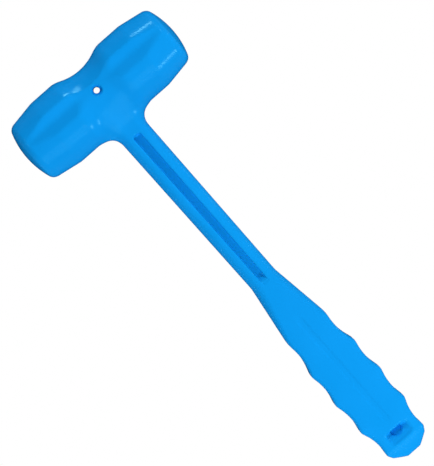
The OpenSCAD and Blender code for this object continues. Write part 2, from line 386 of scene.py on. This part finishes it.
def slope_of(field, points):
    """The gradient of a field at points."""
    slope = np.empty_like(points)
    for axis in range(3):
        offset = np.zeros(3)
        offset[axis] = STEP_FOR_SLOPE
        rise = field(*(points + offset).T) - field(*(points - offset).T)
        slope[:, axis] = rise / (2 * STEP_FOR_SLOPE)
    return slope


def relax(field, vertices, faces):
    """Spreads the vertices evenly over the surface and puts each exactly on it."""
    a = np.concatenate([faces[:, i] for i in range(4)])
    b = np.concatenate([faces[:, (i + 1) % 4] for i in range(4)])
    ends, others = np.concatenate([a, b]), np.concatenate([b, a])
    count = np.bincount(ends, minlength=len(vertices))
    for _ in range(RELAXING_ROUNDS):
        around = [np.bincount(ends, vertices[others, k], len(vertices)) for k in range(3)]
        move = RELAXING_MOVE * (np.stack(around, -1) / count[:, None] - vertices)
        slope = slope_of(field, vertices)
        normal = slope / np.linalg.norm(slope, axis=1)[:, None]
        vertices = vertices + move - (move * normal).sum(1)[:, None] * normal
        slope = slope_of(field, vertices)
        steepness = np.maximum((slope * slope).sum(1), LEAST_STEEPNESS)
        vertices = vertices - (field(*vertices.T) / steepness)[:, None] * slope
    return vertices


# ---------- the casing as an object ----------

def build_casing():
    """The casing's mesh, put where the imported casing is."""
    low = (-HEAD_HALF - MARGIN, -LOBE_R - MARGIN, -LOBE_R - MARGIN)
    high = (HEAD_HALF + MARGIN, BUTT_END + MARGIN, LOBE_R + MARGIN)
    vertices, faces = draw_field(casing_field, low, high, GRID)
    vertices = relax(casing_field, vertices, faces)
    slope = slope_of(casing_field, vertices)
    normals = slope / np.linalg.norm(slope, axis=1)[:, None]

    # The field measures d down the handle, which is -Y in the frame
    to_frame = np.array([1, -1, 1])
    mesh = bpy.data.meshes.new("cast_casing")
    mesh.from_pydata(vertices * to_frame * MM + np.array(HEAD_AT), [], faces[:, ::-1].tolist())
    mesh.polygons.foreach_set("use_smooth", np.ones(len(faces), bool))
    mesh.normals_split_custom_set_from_vertices(normals * to_frame)
    piece = bpy.data.objects.new("cast_casing", mesh)
    bpy.context.scene.collection.objects.link(piece)
    piece.data.materials.append(casing_plastic())
    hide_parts("casing")
    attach(piece, "mallet")
    return piece


# ---------- materials ----------

PLASTIC_BLUES = [(0.003, 0.275, 0.74), (0.004, 0.285, 0.77)]
PLASTIC_SHEEN_TINT = (0.2, 0.9, 1.0)
STEEL_SHADE = 0.85
STEEL_ROUGHNESS_SPREAD = 0.06

# A noise lies mostly between these
NOISE_LOW = 0.3
NOISE_HIGH = 0.7


def new_material(name):
    """A material with its node tree, and its principled shader."""
    material = bpy.data.materials.new(name)
    material.use_nodes = True
    return material, material.node_tree, material.node_tree.nodes["Principled BSDF"]


def noise(tree, scale, detail=2.0, stretch=(1, 1, 1)):
    """Noise that stays with the object, with so many cells to the metre."""
    place = tree.nodes.new("ShaderNodeTexCoord")
    mapping = tree.nodes.new("ShaderNodeMapping")
    mapping.inputs["Scale"].default_value = stretch
    texture = tree.nodes.new("ShaderNodeTexNoise")
    texture.inputs["Scale"].default_value = scale
    texture.inputs["Detail"].default_value = detail
    tree.links.new(place.outputs["Object"], mapping.inputs["Vector"])
    tree.links.new(mapping.outputs["Vector"], texture.inputs["Vector"])
    return texture.outputs["Fac"]


def spread(tree, source, socket, low, high):
    """Sets a shader value between low and high, from a noise."""
    spreading = tree.nodes.new("ShaderNodeMapRange")
    spreading.inputs["From Min"].default_value = NOISE_LOW
    spreading.inputs["From Max"].default_value = NOISE_HIGH
    spreading.inputs["To Min"].default_value = low
    spreading.inputs["To Max"].default_value = high
    tree.links.new(source, spreading.inputs["Value"])
    tree.links.new(spreading.outputs["Result"], socket)


def blend_colours(tree, source, socket, first, second):
    """Sets a shader colour between two, from a noise."""
    ramp = tree.nodes.new("ShaderNodeValToRGB")
    start, end = ramp.color_ramp.elements
    start.position, end.position = NOISE_LOW, NOISE_HIGH
    start.color, end.color = (*first, 1), (*second, 1)
    tree.links.new(source, ramp.inputs["Fac"])
    tree.links.new(ramp.outputs["Color"], socket)


def roughen(tree, shader, source, depth):
    """Gives a surface fine bumps, of a depth in metres."""
    bump = tree.nodes.new("ShaderNodeBump")
    bump.inputs["Distance"].default_value = depth
    tree.links.new(source, bump.inputs["Height"])
    tree.links.new(bump.outputs["Normal"], shader.inputs["Normal"])


def casing_plastic():
    """Bright blue cast plastic with a soft sheen."""
    material, tree, shader = new_material("casing_plastic")
    shader.inputs["IOR"].default_value = 1.46
    shader.inputs["Specular Tint"].default_value = (*PLASTIC_SHEEN_TINT, 1)
    mottle = noise(tree, scale=35)
    haze = noise(tree, scale=120, detail=4)
    dimples = noise(tree, scale=700, detail=3)
    blend_colours(tree, mottle, shader.inputs["Base Color"], *PLASTIC_BLUES)
    spread(tree, haze, shader.inputs["Roughness"], low=0.15, high=0.20)
    roughen(tree, shader, dimples, depth=0.000015)
    return material


def bare_steel(name, colour, roughness, grain, stretch=(1, 1, 1)):
    """Uncoated steel, with a grain of so many cells to the metre."""
    material, tree, shader = new_material(name)
    shader.inputs["Metallic"].default_value = 1.0
    darker = tuple(STEEL_SHADE * c for c in colour)
    stains = noise(tree, scale=60, detail=4)
    lines = noise(tree, scale=grain, detail=3, stretch=stretch)
    blend_colours(tree, stains, shader.inputs["Base Color"], darker, colour)
    spread(tree, lines, shader.inputs["Roughness"],
           roughness - STEEL_ROUGHNESS_SPREAD, roughness + STEEL_ROUGHNESS_SPREAD)
    roughen(tree, shader, lines, depth=0.00002)
    return material


def finish_steel():
    """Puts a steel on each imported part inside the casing."""
    drawn = (1, 0.04, 1)
    rolled = (0.04, 1, 1)
    # Name, colour, roughness, and cells of grain to the metre
    steels = {
        "hub_steel": bare_steel("hub_steel", (0.30, 0.31, 0.33), 0.45, 900),
        "rod_steel": bare_steel("rod_steel", (0.52, 0.53, 0.55), 0.32, 1500, drawn),
        "canister_steel": bare_steel("canister_steel", (0.58, 0.59, 0.60), 0.28, 1500, rolled),
        "lid_steel": bare_steel("lid_steel", (0.50, 0.50, 0.51), 0.36, 800),
        "shot_steel": bare_steel("shot_steel", (0.40, 0.40, 0.42), 0.24, 400),
    }
    slots = {
        "hub_steel": ["eye_hub"],
        "rod_steel": ["core_rod", "rod_collar"],
        "canister_steel": ["canister_tube_left", "canister_tube_right"],
        "lid_steel": ["inner_lid_left", "inner_lid_right", "outer_lid_left", "outer_lid_right"],
        "shot_steel": ["shot_charge_left", "shot_charge_right"],
    }
    for slot, names in slots.items():
        for name in names:
            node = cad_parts[name]
            node.data.materials.clear()
            node.data.materials.append(steels[slot])


# ---------- floor, light and camera ----------

FLOOR_SIZE = 6.0
FLOOR_COLOUR = (0.6, 0.6, 0.6)
SKY_STRENGTH = 0.08
SOFTBOX_AWAY = 1.4
FLOOR_GAP = 0.0002

# The view: what it looks at, how it is turned, how far away it is, and its longer side
LOOKS_AT = Vector((-0.0024, 0.0216, 0.0225))
TURN = math.radians(41.44)
RIGHT = Vector((math.cos(TURN), -math.sin(TURN), 0))
UP = Vector((math.sin(TURN), math.cos(TURN), 0))
CAMERA_AWAY = 2.1
LONG_SIDE = 0.2720

# A mallet laid on a table rests on its head and on the thick of its grip, and so lies at
# this slant. Here the mallet is level, and it is the camera that leans.
LYING_SLOPE = math.radians(2.37)


def add_floor():
    """A pale floor under the mallet."""
    bpy.ops.mesh.primitive_plane_add(size=FLOOR_SIZE)
    floor = bpy.context.object
    floor.name = "floor"
    floor.location = (0, 0, -FLOOR_GAP)
    material, tree, shader = new_material("floor")
    shader.inputs["Base Color"].default_value = (*FLOOR_COLOUR, 1)
    shader.inputs["Roughness"].default_value = 1.0
    shader.inputs["Specular IOR Level"].default_value = 0.0
    glow = tree.nodes.new("ShaderNodeEmission")
    show_white(tree, shader.outputs["BSDF"], glow, tree.nodes["Material Output"])
    floor.data.materials.append(material)
    floor.visible_glossy = False


def show_white(tree, plain, glow, output):
    """Lets the camera see white, while everything else is lit by the plain shader."""
    glow.inputs["Color"].default_value = (1, 1, 1, 1)
    seen = tree.nodes.new("ShaderNodeLightPath")
    mix = tree.nodes.new("ShaderNodeMixShader")
    tree.links.new(seen.outputs["Is Camera Ray"], mix.inputs["Fac"])
    tree.links.new(plain, mix.inputs[1])
    tree.links.new(glow.outputs[0], mix.inputs[2])
    tree.links.new(mix.outputs["Shader"], output.inputs["Surface"])


def add_softbox(name, azimuth, elevation, size, power, shows=True):
    """A soft light on the mallet. Azimuth 0 is the picture's right and 90 its top."""
    a, e = math.radians(azimuth), math.radians(elevation)
    towards = math.cos(e) * (math.cos(a) * RIGHT + math.sin(a) * UP)
    towards = towards + math.sin(e) * Vector((0, 0, 1))
    light = bpy.data.lights.new(name, "AREA")
    light.shape = "RECTANGLE"
    light.size, light.size_y = size
    light.energy = power
    lamp = bpy.data.objects.new(name, light)
    bpy.context.scene.collection.objects.link(lamp)
    lamp.location = LOOKS_AT + SOFTBOX_AWAY * towards
    lamp.rotation_mode = "QUATERNION"
    lamp.rotation_quaternion = towards.to_track_quat("Z", "Y")
    lamp.visible_glossy = shows


def add_lights():
    """Soft lights all round that show in no reflection, and two small ones that glint."""
    world = bpy.data.worlds.new("studio")
    world.use_nodes = True
    tree = world.node_tree
    sky = tree.nodes["Background"]
    sky.inputs["Color"].default_value = (1, 1, 1, 1)
    sky.inputs["Strength"].default_value = SKY_STRENGTH
    glow = tree.nodes.new("ShaderNodeBackground")
    show_white(tree, sky.outputs["Background"], glow, tree.nodes["World Output"])
    world.cycles_visibility.glossy = False
    bpy.context.scene.world = world

    # Name, azimuth, elevation, size in metres and power in watts
    add_softbox("front", 300, 41, (1.1, 0.8), 21.5, shows=False)
    add_softbox("back", 78, 30, (0.8, 0.5), 13, shows=False)
    add_softbox("side", 180, 30, (0.6, 0.6), 5, shows=False)
    add_softbox("right", 40, 6, (0.5, 0.2), 2.2, shows=False)
    add_softbox("left", 222, 6, (0.5, 0.2), 1.3, shows=False)
    add_softbox("glint_top", 108, 14, (0.32, 0.18), 2.0)
    add_softbox("glint_right", -22, 26, (0.18, 0.2), 1.0)


def add_camera():
    """Looks down at the front of the mallet, with its handle towards the lower right."""
    back = Vector((0, math.sin(LYING_SLOPE), math.cos(LYING_SLOPE)))
    right = (RIGHT - RIGHT.dot(back) * back).normalized()
    up = back.cross(right)
    data = bpy.data.cameras.new("camera")
    data.sensor_width = 36
    data.lens = data.sensor_width * CAMERA_AWAY / LONG_SIDE
    data.clip_start, data.clip_end = 0.1, 20
    camera = bpy.data.objects.new("camera", data)
    bpy.context.scene.collection.objects.link(camera)
    turn = Matrix((right, up, back)).transposed().to_4x4()
    camera.matrix_world = Matrix.Translation(LOOKS_AT + CAMERA_AWAY * back) @ turn
    bpy.context.scene.camera = camera


build_casing()
finish_steel()
add_floor()
add_lights()
add_camera()
bpy.context.scene.view_settings.view_transform = "Standard"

★ ★ ★

* [Job]
Everything from the first line above through the line that contains "return slope" should be duplicated exactly, please, and nothing beyond it.

* [Answer]
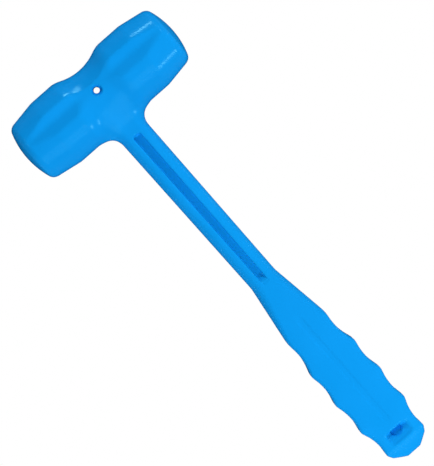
The OpenSCAD and Blender code for this object continues. Write part 2, from line 386 of scene.py on. This part finishes it.
def slope_of(field, points):
    """The gradient of a field at points."""
    slope = np.empty_like(points)
    for axis in range(3):
        offset = np.zeros(3)
        offset[axis] = STEP_FOR_SLOPE
        rise = field(*(points + offset).T) - field(*(points - offset).T)
        slope[:, axis] = rise / (2 * STEP_FOR_SLOPE)
    return slope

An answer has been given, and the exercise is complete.